What a healthy way to live in our heads. The best is a beautiful thing to dwell on, and is more often the truer story. I have to actively apply this wisdom to my relationships because we live in a world where a deceiver constantly works against us in relationships, trying to get us to believe the worst. It is a major joy sucker, too, so that is just a win-win for the enemy of our souls.
So there. 5 surefire ways to hinder healthy friendships, but let’s not end on that note. Let’s leave light and free, shall we! There is big hope for us in having relatively healthy friendships as women, and I say “relatively” because there is no perfect relationship. Let’s take that off the table and move toward healthy as humanly as is possible, with God’s eager help!

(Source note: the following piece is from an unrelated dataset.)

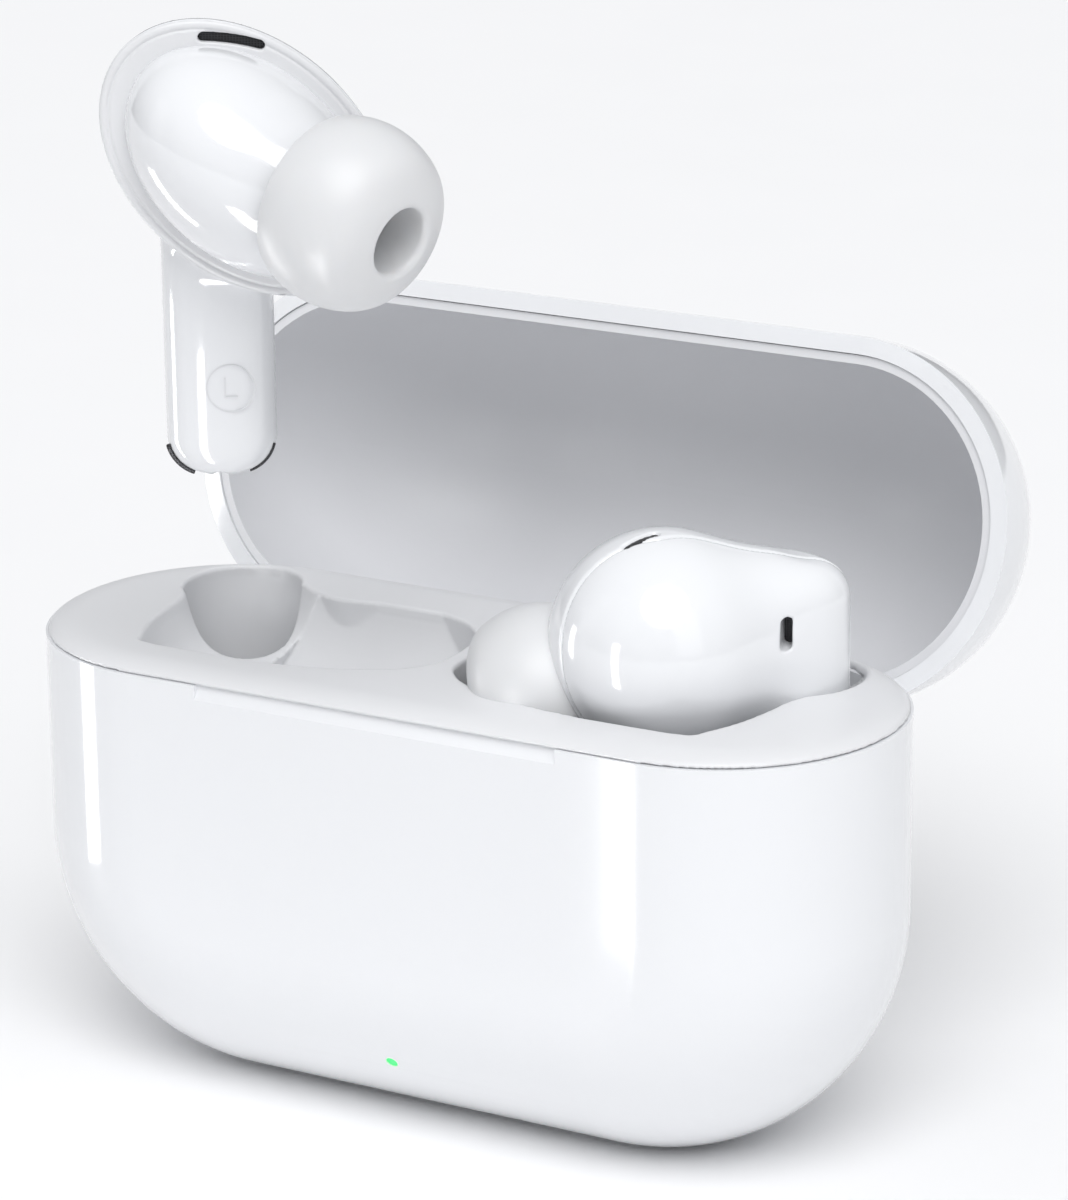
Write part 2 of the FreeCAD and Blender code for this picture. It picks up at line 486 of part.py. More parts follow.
def build_bud(word, side, placement):
    """One earbud about its stem, with the tip towards +X for side 1 and -X for side -1."""
    shift = f"{side} * offset_{word}"
    head = (shift, "-ring_y", "head_z")
    offset = side * value(f"offset_{word}")
    yaw, dip = math.radians(value("tip_yaw")), math.radians(value("tip_dip"))
    outward = Vector(side * math.cos(dip) * math.cos(yaw), -math.cos(dip) * math.sin(yaw), -math.sin(dip))
    tip = Vector(offset + side * value("tip_x"), -value("ring_y") - value("tip_y"),
                 value("head_z") - value("tip_z"))

    def part(solid, label, local=Placement()):
        return node(solid, f"{word}_{label}", placement * local)

    def name(text):
        return f"{word}_{text}"

    behind = box(name("behind"), WIDE, ("-ring_y", "case_t"), ("-10", "case_top"))
    ahead = box(name("ahead"), WIDE, ("-case_t", "-ring_y"), ("-10", "case_top"))
    post = rounded_post(name("post"), "stem_r", "stem_top", "stem_edge", ("0", "0", "0"))
    flats = box(name("flats"), WIDE, ("-stem_flat", "stem_flat"), ("-1", "case_top"))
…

I have been celebrating women who have nurtured my soul this month on Instagram, because this has been the bigger headline than the hard things. And in some of the women I will highlight, there have been hard times too, it’s just the way of humanity. But also human is the potential for reconciling, grace giving, love restoring, hope returning…and it is maybe even more beautiful than the relationships that never feel the bumps. We have permission, as broken beloveds, to celebrate all of it because in all of it God is growing us into something far more lovely than we can imagine.
There is no shame for those of us walking with Jesus in relationships that take hard turns and twists. No shame. We simply keep learning, keep confessing, keep taking in the wide grace of God that accepts us as-is, and empowers us do the same for others.
May we especially take in this wide grace of God as we move into the holiday season and reunite with family members with their own stories playing out in their heads. May we anchor in who God says we are, own our limits and believe the best…because with Jesus in our lives, there is good news upon good news…everything is going to be OK. Not because your friends love you well, but because the Gospel tells us so.